* Task prompt: Extract the complete listing and repeat it word for word.
--- START ---
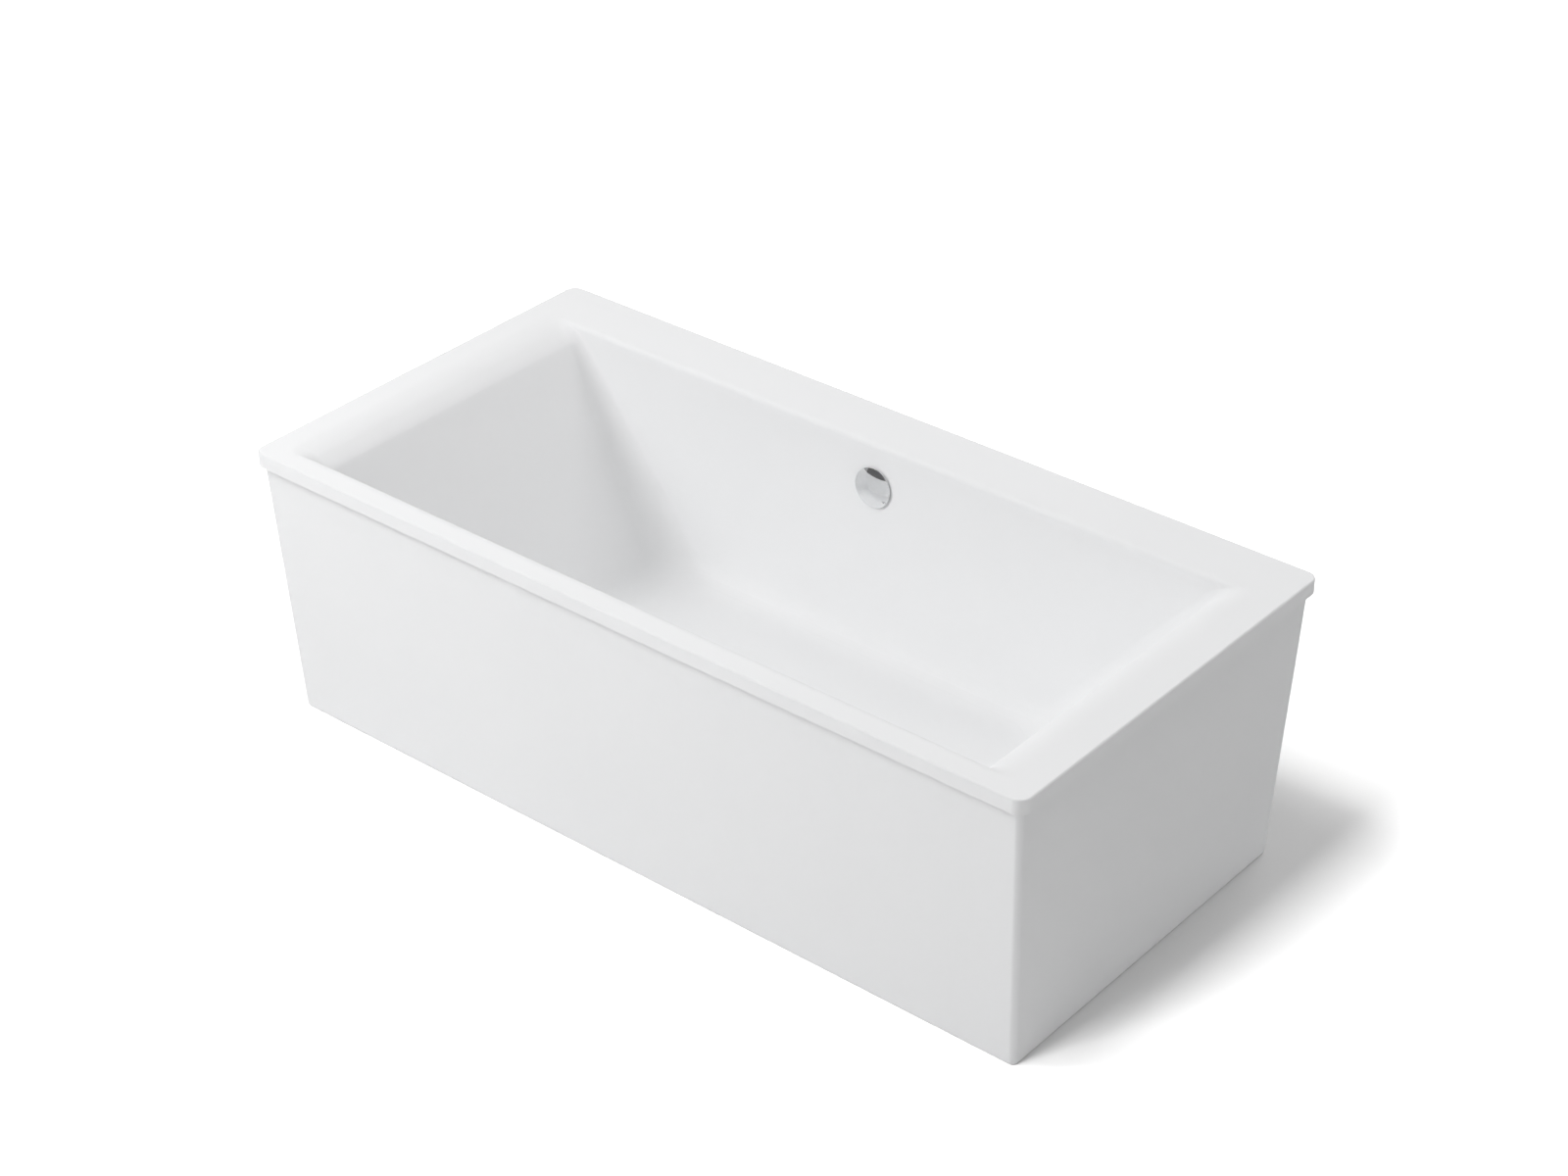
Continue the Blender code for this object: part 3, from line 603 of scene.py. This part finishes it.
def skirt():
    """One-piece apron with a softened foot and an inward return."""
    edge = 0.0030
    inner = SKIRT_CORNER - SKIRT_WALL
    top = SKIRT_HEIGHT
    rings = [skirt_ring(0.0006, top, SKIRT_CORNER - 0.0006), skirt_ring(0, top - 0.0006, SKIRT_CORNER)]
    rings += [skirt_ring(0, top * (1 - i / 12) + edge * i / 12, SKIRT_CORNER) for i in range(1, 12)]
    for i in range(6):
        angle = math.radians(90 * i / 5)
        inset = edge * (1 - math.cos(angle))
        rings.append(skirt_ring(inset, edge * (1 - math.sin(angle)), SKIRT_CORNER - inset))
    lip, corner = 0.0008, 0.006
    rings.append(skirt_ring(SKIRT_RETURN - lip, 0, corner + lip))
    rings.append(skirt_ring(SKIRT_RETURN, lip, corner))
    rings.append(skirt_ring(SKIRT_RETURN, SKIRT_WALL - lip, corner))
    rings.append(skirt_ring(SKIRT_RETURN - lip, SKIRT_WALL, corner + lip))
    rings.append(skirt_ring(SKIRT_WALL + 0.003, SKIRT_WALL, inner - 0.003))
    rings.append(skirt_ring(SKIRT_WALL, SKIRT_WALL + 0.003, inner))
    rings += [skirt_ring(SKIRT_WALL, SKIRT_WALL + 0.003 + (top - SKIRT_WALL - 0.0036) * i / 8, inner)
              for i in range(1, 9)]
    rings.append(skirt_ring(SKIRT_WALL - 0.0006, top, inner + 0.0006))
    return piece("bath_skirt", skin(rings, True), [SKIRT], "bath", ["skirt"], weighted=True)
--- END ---
* Solved exercise:
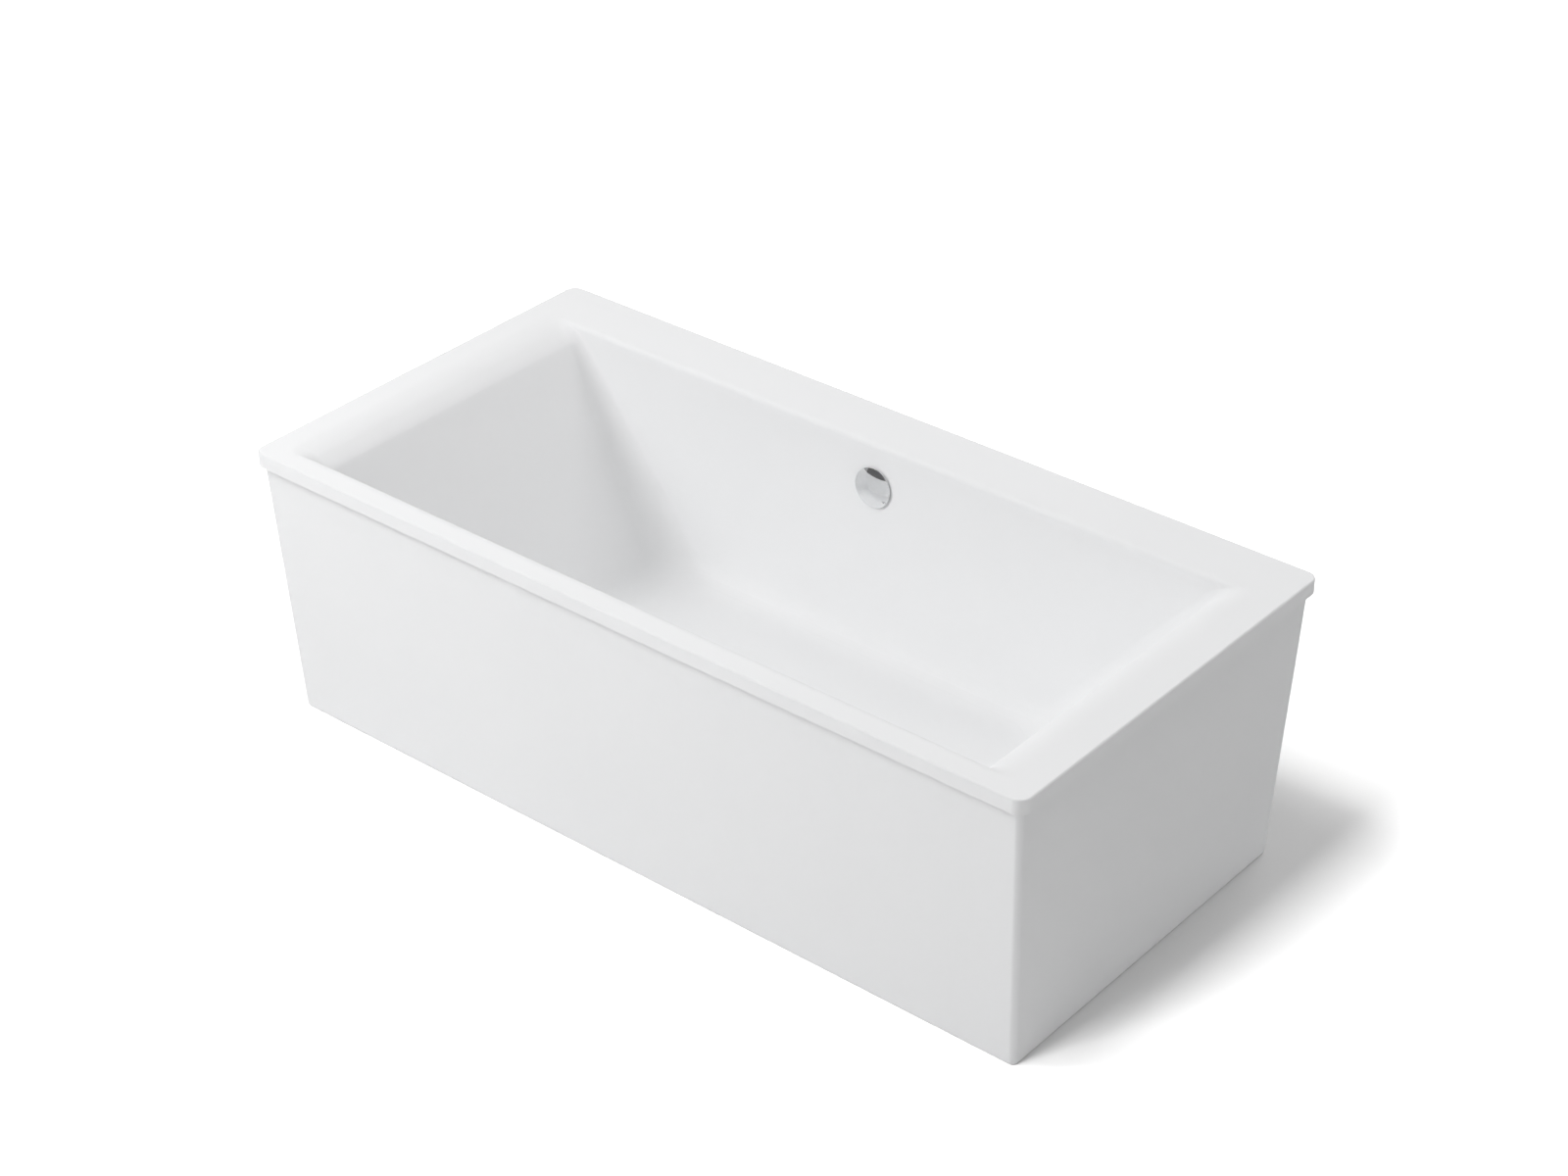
Continue the Blender code for this object: part 3, from line 603 of scene.py. This part finishes it.
def skirt():
    """One-piece apron with a softened foot and an inward return."""
    edge = 0.0030
    inner = SKIRT_CORNER - SKIRT_WALL
    top = SKIRT_HEIGHT
    rings = [skirt_ring(0.0006, top, SKIRT_CORNER - 0.0006), skirt_ring(0, top - 0.0006, SKIRT_CORNER)]
    rings += [skirt_ring(0, top * (1 - i / 12) + edge * i / 12, SKIRT_CORNER) for i in range(1, 12)]
    for i in range(6):
        angle = math.radians(90 * i / 5)
        inset = edge * (1 - math.cos(angle))
        rings.append(skirt_ring(inset, edge * (1 - math.sin(angle)), SKIRT_CORNER - inset))
    lip, corner = 0.0008, 0.006
    rings.append(skirt_ring(SKIRT_RETURN - lip, 0, corner + lip))
    rings.append(skirt_ring(SKIRT_RETURN, lip, corner))
    rings.append(skirt_ring(SKIRT_RETURN, SKIRT_WALL - lip, corner))
    rings.append(skirt_ring(SKIRT_RETURN - lip, SKIRT_WALL, corner + lip))
    rings.append(skirt_ring(SKIRT_WALL + 0.003, SKIRT_WALL, inner - 0.003))
    rings.append(skirt_ring(SKIRT_WALL, SKIRT_WALL + 0.003, inner))
    rings += [skirt_ring(SKIRT_WALL, SKIRT_WALL + 0.003 + (top - SKIRT_WALL - 0.0036) * i / 8, inner)
              for i in range(1, 9)]
    rings.append(skirt_ring(SKIRT_WALL - 0.0006, top, inner + 0.0006))
    return piece("bath_skirt", skin(rings, True), [SKIRT], "bath", ["skirt"], weighted=True)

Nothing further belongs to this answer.